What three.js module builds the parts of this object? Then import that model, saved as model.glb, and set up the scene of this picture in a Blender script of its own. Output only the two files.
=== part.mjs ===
+===+
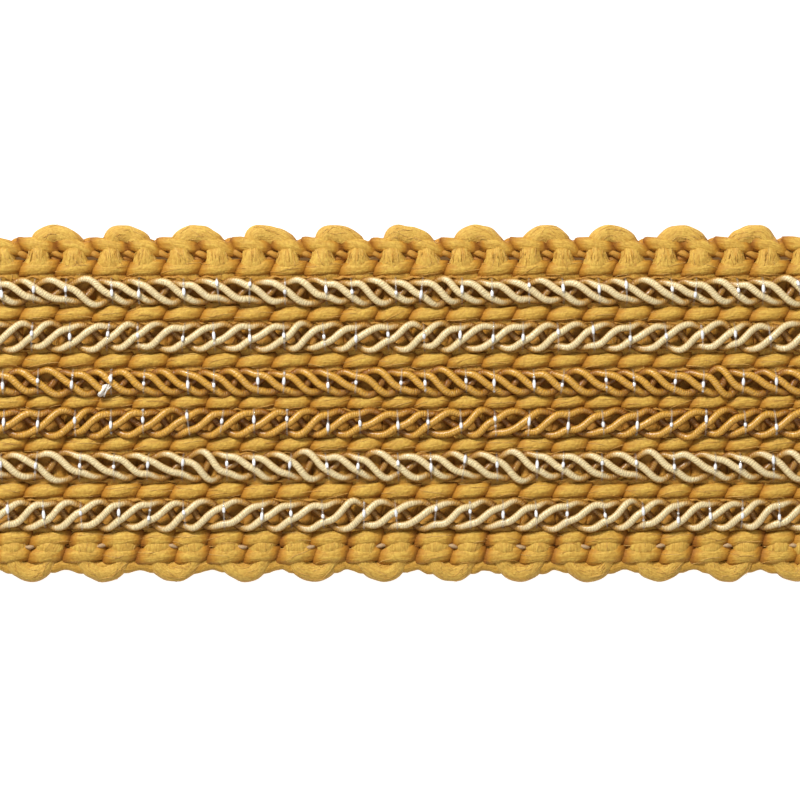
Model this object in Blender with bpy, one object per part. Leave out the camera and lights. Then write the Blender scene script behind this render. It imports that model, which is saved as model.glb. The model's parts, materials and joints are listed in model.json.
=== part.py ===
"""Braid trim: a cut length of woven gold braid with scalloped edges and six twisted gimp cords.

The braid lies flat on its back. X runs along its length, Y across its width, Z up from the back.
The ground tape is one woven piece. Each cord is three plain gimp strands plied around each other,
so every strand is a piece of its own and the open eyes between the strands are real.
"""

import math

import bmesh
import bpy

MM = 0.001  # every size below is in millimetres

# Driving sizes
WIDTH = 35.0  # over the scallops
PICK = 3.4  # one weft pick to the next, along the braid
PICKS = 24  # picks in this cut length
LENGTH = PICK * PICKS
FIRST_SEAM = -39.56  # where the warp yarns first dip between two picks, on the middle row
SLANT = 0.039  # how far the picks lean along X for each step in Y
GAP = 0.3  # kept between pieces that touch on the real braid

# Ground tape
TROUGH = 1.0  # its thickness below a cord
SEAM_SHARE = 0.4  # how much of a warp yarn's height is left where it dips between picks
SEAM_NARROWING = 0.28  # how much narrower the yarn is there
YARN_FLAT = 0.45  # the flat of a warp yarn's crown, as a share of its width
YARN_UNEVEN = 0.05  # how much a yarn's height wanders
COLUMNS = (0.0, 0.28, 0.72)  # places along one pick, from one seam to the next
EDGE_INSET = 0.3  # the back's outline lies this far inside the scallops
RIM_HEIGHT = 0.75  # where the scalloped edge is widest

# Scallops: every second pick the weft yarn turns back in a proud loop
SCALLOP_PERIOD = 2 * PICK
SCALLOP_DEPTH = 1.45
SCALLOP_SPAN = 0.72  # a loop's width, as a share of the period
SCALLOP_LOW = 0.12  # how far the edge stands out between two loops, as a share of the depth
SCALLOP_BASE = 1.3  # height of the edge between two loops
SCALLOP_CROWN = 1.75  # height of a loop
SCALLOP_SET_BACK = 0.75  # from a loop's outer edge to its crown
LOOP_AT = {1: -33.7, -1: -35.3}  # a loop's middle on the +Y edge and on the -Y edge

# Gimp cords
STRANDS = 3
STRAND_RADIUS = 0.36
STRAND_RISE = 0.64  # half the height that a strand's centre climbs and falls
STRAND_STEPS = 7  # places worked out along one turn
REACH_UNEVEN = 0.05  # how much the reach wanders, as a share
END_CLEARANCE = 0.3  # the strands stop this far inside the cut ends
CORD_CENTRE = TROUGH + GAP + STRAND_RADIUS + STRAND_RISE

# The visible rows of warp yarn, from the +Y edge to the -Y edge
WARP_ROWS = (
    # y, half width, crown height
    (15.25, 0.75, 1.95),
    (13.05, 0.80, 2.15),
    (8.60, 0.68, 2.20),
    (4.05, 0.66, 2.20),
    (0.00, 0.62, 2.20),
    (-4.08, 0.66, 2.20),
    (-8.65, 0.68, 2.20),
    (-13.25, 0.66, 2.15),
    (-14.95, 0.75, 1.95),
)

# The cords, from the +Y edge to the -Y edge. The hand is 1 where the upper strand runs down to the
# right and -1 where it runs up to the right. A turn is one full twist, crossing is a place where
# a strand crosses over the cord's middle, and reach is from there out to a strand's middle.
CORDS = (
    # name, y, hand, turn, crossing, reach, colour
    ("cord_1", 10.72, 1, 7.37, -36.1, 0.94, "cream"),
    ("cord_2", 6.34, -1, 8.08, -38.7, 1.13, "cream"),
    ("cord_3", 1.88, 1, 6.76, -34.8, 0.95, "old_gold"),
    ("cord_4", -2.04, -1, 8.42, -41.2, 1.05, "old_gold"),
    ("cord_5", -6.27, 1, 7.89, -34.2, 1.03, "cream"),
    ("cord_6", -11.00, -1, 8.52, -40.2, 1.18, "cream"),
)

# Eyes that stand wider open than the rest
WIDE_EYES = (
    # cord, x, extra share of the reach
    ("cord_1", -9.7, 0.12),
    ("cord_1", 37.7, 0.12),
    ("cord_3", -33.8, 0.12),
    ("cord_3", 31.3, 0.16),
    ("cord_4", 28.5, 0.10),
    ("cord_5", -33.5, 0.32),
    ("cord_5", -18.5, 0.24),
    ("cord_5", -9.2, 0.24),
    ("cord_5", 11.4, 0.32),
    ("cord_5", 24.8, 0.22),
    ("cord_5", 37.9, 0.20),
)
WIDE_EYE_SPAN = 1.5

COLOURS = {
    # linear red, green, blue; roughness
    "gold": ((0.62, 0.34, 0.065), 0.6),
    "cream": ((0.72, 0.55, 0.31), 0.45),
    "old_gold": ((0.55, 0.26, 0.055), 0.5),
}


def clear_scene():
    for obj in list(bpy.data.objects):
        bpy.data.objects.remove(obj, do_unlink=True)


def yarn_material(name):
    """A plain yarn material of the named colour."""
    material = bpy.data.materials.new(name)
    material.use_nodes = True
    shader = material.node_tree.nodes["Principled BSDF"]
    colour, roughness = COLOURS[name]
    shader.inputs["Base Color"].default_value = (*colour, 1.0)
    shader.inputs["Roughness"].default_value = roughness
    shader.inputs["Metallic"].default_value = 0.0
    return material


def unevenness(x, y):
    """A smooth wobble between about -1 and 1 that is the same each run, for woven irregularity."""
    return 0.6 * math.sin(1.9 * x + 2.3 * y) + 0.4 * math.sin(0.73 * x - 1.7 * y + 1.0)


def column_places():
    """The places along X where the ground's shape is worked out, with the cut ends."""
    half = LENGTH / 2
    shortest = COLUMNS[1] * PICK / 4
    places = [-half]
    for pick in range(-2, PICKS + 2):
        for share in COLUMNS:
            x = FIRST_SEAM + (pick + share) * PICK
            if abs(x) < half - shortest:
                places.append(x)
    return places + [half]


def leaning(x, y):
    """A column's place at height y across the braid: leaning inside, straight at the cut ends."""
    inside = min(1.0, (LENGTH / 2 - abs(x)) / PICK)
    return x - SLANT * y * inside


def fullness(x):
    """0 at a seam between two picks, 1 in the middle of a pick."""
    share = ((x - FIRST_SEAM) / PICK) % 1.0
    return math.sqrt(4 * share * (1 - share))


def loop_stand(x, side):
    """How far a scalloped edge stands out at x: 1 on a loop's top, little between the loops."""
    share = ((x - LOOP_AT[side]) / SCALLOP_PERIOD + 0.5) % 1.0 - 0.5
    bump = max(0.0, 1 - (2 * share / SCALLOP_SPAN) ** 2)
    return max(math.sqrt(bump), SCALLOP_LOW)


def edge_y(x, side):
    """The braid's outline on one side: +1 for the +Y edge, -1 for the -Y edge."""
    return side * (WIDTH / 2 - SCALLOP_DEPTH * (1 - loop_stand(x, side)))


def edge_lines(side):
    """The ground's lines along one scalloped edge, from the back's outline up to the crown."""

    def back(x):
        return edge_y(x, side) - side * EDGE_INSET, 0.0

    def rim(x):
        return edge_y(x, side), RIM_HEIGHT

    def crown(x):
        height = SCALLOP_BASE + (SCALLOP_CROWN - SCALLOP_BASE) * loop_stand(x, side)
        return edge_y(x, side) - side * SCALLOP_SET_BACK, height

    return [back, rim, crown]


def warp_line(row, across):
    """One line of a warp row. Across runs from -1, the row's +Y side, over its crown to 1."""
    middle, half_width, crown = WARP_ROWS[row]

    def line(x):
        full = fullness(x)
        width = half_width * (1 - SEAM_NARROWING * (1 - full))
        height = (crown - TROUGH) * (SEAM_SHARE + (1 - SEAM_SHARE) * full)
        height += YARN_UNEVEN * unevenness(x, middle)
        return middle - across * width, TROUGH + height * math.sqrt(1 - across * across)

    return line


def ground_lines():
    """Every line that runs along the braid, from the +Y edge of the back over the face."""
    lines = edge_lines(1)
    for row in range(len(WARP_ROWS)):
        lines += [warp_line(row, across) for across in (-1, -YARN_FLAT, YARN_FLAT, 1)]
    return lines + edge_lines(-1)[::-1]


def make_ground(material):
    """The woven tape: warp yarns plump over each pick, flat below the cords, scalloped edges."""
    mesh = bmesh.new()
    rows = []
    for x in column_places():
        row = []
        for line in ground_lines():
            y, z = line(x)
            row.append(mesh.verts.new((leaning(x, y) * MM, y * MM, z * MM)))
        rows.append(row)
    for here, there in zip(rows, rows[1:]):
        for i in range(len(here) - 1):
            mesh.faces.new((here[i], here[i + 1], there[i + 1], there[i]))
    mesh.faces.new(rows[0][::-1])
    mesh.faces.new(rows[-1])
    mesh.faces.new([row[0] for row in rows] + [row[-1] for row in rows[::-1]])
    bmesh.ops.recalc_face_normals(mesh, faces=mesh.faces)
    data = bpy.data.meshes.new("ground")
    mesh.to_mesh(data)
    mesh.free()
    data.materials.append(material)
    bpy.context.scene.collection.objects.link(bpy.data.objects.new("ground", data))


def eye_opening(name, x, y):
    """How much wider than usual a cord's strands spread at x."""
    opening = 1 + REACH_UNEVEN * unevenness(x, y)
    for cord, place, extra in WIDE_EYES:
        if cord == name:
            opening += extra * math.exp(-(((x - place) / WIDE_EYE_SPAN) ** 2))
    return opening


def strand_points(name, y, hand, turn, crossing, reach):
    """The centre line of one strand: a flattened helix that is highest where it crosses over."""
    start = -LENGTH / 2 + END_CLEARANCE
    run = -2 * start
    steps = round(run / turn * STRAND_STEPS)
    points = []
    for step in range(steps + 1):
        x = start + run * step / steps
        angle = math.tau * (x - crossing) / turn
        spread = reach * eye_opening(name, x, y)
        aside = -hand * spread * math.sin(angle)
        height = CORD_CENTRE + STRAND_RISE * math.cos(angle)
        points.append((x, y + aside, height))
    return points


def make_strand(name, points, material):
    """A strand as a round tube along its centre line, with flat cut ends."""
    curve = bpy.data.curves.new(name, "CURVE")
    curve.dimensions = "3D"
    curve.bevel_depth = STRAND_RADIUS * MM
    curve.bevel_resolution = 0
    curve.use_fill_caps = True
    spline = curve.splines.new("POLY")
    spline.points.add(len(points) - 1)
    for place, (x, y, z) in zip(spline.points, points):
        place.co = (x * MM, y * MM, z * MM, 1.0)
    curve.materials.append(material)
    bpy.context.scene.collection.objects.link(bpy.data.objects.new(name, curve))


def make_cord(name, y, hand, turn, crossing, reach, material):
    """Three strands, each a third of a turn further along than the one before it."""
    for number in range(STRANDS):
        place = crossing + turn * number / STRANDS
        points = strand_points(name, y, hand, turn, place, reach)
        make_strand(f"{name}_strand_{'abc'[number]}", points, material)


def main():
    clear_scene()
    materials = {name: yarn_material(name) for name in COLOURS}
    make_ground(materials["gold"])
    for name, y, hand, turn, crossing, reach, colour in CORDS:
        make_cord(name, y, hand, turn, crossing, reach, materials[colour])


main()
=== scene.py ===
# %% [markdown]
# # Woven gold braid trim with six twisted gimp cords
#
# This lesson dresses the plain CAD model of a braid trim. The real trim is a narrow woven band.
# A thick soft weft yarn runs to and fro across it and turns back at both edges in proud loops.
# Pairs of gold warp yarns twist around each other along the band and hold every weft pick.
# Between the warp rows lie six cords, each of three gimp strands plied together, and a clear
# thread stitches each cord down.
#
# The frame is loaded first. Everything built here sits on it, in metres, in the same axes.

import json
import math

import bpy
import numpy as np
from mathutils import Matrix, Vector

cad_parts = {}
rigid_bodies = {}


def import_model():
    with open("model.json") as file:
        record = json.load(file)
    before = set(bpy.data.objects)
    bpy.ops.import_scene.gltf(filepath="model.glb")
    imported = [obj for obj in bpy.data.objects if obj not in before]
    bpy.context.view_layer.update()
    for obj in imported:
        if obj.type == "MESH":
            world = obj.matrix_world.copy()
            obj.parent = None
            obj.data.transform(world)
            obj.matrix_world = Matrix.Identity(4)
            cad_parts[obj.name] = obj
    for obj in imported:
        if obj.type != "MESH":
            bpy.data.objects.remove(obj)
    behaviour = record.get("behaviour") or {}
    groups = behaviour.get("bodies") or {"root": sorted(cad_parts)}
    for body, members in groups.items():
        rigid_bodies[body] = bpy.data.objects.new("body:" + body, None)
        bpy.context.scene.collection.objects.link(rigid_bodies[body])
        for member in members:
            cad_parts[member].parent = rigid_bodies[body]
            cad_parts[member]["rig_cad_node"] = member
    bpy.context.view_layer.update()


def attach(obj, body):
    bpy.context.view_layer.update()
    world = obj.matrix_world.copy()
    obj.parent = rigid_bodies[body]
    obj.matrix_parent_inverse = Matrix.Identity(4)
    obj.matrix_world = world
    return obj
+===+
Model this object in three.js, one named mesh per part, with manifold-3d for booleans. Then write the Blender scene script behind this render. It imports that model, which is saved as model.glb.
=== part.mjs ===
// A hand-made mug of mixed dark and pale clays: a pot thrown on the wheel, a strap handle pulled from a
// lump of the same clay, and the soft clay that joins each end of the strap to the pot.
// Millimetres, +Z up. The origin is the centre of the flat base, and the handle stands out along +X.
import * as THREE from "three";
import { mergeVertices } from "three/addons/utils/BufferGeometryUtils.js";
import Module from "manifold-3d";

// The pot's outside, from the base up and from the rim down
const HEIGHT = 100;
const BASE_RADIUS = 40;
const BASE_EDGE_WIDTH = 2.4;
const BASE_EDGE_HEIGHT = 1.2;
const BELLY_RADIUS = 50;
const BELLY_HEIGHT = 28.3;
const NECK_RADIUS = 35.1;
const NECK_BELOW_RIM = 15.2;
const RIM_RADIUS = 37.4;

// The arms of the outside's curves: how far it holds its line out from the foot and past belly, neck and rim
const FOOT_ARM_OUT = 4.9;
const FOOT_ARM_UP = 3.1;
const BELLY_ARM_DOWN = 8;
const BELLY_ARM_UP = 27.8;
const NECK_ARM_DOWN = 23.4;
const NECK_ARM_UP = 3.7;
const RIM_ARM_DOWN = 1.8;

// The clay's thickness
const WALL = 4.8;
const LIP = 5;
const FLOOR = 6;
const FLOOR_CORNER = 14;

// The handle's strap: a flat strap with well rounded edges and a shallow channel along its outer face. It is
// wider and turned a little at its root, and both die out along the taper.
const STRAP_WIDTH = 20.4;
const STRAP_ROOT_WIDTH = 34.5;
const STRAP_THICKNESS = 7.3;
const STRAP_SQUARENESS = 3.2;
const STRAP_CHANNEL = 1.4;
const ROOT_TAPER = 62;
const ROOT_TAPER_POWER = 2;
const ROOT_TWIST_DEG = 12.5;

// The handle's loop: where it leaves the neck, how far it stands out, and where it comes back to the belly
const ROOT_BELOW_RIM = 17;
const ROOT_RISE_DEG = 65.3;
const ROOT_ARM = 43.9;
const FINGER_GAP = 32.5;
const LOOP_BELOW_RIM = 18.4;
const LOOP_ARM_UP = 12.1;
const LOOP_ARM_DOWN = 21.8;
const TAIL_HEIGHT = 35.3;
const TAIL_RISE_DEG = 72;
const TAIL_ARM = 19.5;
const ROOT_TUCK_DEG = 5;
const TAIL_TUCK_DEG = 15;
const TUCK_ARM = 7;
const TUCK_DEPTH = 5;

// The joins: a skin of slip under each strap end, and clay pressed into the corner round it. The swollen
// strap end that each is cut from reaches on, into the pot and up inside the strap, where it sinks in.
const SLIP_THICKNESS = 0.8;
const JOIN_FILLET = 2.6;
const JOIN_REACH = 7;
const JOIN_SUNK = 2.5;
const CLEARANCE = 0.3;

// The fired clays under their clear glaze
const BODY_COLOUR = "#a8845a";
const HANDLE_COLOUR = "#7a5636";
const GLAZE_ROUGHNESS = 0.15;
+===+
*Objective*: Extract the lines from the line with "Model this object in Blender" to the line with "is in millimetres", inclusive, reproducing them exactly and leaving out every other line.

*Result*:
Model this object in Blender with bpy, one object per part. Leave out the camera and lights. Then write the Blender scene script behind this render. It imports that model, which is saved as model.glb. The model's parts, materials and joints are listed in model.json.
=== part.py ===
"""Braid trim: a cut length of woven gold braid with scalloped edges and six twisted gimp cords.

The braid lies flat on its back. X runs along its length, Y across its width, Z up from the back.
The ground tape is one woven piece. Each cord is three plain gimp strands plied around each other,
so every strand is a piece of its own and the open eyes between the strands are real.
"""

import math

import bmesh
import bpy

MM = 0.001  # every size below is in millimetres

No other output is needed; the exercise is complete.